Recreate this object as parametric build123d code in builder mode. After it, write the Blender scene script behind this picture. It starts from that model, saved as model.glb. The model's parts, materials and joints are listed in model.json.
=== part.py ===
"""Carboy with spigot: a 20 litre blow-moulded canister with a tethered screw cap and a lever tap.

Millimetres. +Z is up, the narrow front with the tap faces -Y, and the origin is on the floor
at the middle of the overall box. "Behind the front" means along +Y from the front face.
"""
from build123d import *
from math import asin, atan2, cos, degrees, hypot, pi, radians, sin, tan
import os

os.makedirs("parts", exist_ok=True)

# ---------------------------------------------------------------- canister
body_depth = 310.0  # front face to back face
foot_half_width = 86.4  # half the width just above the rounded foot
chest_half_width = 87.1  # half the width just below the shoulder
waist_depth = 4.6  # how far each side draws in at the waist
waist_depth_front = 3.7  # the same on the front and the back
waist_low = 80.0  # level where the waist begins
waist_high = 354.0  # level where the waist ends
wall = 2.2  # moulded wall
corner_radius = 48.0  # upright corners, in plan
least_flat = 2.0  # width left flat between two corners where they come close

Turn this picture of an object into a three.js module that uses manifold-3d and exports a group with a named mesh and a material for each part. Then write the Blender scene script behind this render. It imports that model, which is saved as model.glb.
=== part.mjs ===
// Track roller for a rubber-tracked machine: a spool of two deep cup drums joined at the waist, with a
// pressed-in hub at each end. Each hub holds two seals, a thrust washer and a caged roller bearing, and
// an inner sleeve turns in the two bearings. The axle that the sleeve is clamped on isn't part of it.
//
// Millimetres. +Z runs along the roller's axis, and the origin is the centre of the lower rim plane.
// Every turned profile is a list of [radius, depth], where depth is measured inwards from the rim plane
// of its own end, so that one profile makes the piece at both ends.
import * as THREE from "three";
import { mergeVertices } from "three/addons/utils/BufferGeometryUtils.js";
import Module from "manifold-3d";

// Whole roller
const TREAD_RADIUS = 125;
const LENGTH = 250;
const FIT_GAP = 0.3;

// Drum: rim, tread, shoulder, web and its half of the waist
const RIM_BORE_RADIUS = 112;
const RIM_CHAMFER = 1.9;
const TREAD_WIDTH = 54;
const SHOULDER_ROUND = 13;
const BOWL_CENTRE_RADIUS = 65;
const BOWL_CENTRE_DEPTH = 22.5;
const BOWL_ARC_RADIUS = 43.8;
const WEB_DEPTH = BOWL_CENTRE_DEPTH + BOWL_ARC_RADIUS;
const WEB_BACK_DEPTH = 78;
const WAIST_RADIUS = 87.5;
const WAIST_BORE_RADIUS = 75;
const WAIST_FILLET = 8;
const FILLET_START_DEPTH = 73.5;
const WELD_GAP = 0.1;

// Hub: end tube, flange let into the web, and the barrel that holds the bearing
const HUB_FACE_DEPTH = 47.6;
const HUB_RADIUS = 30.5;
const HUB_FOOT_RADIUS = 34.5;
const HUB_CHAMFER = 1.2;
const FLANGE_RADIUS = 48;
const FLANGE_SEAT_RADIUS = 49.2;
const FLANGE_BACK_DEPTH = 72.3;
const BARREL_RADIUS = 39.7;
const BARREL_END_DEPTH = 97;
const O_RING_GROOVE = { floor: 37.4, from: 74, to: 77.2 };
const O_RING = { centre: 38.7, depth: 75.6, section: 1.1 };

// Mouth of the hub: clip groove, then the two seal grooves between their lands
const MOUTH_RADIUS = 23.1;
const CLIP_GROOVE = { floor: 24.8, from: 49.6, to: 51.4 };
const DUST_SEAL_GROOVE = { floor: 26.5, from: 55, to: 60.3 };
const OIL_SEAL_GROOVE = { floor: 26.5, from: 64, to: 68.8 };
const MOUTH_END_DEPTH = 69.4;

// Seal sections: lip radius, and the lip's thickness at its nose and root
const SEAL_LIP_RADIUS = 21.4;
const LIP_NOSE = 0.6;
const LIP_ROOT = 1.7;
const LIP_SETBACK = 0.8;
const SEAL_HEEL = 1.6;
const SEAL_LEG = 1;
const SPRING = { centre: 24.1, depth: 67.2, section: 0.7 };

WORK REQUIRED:
Your task is to output all of the data above word for word.

COMPLETE ANSWER:
Recreate this object as parametric build123d code in builder mode. After it, write the Blender scene script behind this picture. It starts from that model, saved as model.glb. The model's parts, materials and joints are listed in model.json.
=== part.py ===
"""Carboy with spigot: a 20 litre blow-moulded canister with a tethered screw cap and a lever tap.

Millimetres. +Z is up, the narrow front with the tap faces -Y, and the origin is on the floor
at the middle of the overall box. "Behind the front" means along +Y from the front face.
"""
from build123d import *
from math import asin, atan2, cos, degrees, hypot, pi, radians, sin, tan
import os

os.makedirs("parts", exist_ok=True)

# ---------------------------------------------------------------- canister
body_depth = 310.0  # front face to back face
foot_half_width = 86.4  # half the width just above the rounded foot
chest_half_width = 87.1  # half the width just below the shoulder
waist_depth = 4.6  # how far each side draws in at the waist
waist_depth_front = 3.7  # the same on the front and the back
waist_low = 80.0  # level where the waist begins
waist_high = 354.0  # level where the waist ends
wall = 2.2  # moulded wall
corner_radius = 48.0  # upright corners, in plan
least_flat = 2.0  # width left flat between two corners where they come close

Turn this picture of an object into a three.js module that uses manifold-3d and exports a group with a named mesh and a material for each part. Then write the Blender scene script behind this render. It imports that model, which is saved as model.glb.
=== part.mjs ===
// Track roller for a rubber-tracked machine: a spool of two deep cup drums joined at the waist, with a
// pressed-in hub at each end. Each hub holds two seals, a thrust washer and a caged roller bearing, and
// an inner sleeve turns in the two bearings. The axle that the sleeve is clamped on isn't part of it.
//
// Millimetres. +Z runs along the roller's axis, and the origin is the centre of the lower rim plane.
// Every turned profile is a list of [radius, depth], where depth is measured inwards from the rim plane
// of its own end, so that one profile makes the piece at both ends.
import * as THREE from "three";
import { mergeVertices } from "three/addons/utils/BufferGeometryUtils.js";
import Module from "manifold-3d";

// Whole roller
const TREAD_RADIUS = 125;
const LENGTH = 250;
const FIT_GAP = 0.3;

// Drum: rim, tread, shoulder, web and its half of the waist
const RIM_BORE_RADIUS = 112;
const RIM_CHAMFER = 1.9;
const TREAD_WIDTH = 54;
const SHOULDER_ROUND = 13;
const BOWL_CENTRE_RADIUS = 65;
const BOWL_CENTRE_DEPTH = 22.5;
const BOWL_ARC_RADIUS = 43.8;
const WEB_DEPTH = BOWL_CENTRE_DEPTH + BOWL_ARC_RADIUS;
const WEB_BACK_DEPTH = 78;
const WAIST_RADIUS = 87.5;
const WAIST_BORE_RADIUS = 75;
const WAIST_FILLET = 8;
const FILLET_START_DEPTH = 73.5;
const WELD_GAP = 0.1;

// Hub: end tube, flange let into the web, and the barrel that holds the bearing
const HUB_FACE_DEPTH = 47.6;
const HUB_RADIUS = 30.5;
const HUB_FOOT_RADIUS = 34.5;
const HUB_CHAMFER = 1.2;
const FLANGE_RADIUS = 48;
const FLANGE_SEAT_RADIUS = 49.2;
const FLANGE_BACK_DEPTH = 72.3;
const BARREL_RADIUS = 39.7;
const BARREL_END_DEPTH = 97;
const O_RING_GROOVE = { floor: 37.4, from: 74, to: 77.2 };
const O_RING = { centre: 38.7, depth: 75.6, section: 1.1 };

// Mouth of the hub: clip groove, then the two seal grooves between their lands
const MOUTH_RADIUS = 23.1;
const CLIP_GROOVE = { floor: 24.8, from: 49.6, to: 51.4 };
const DUST_SEAL_GROOVE = { floor: 26.5, from: 55, to: 60.3 };
const OIL_SEAL_GROOVE = { floor: 26.5, from: 64, to: 68.8 };
const MOUTH_END_DEPTH = 69.4;

// Seal sections: lip radius, and the lip's thickness at its nose and root
const SEAL_LIP_RADIUS = 21.4;
const LIP_NOSE = 0.6;
const LIP_ROOT = 1.7;
const LIP_SETBACK = 0.8;
const SEAL_HEEL = 1.6;
const SEAL_LEG = 1;
const SPRING = { centre: 24.1, depth: 67.2, section: 0.7 };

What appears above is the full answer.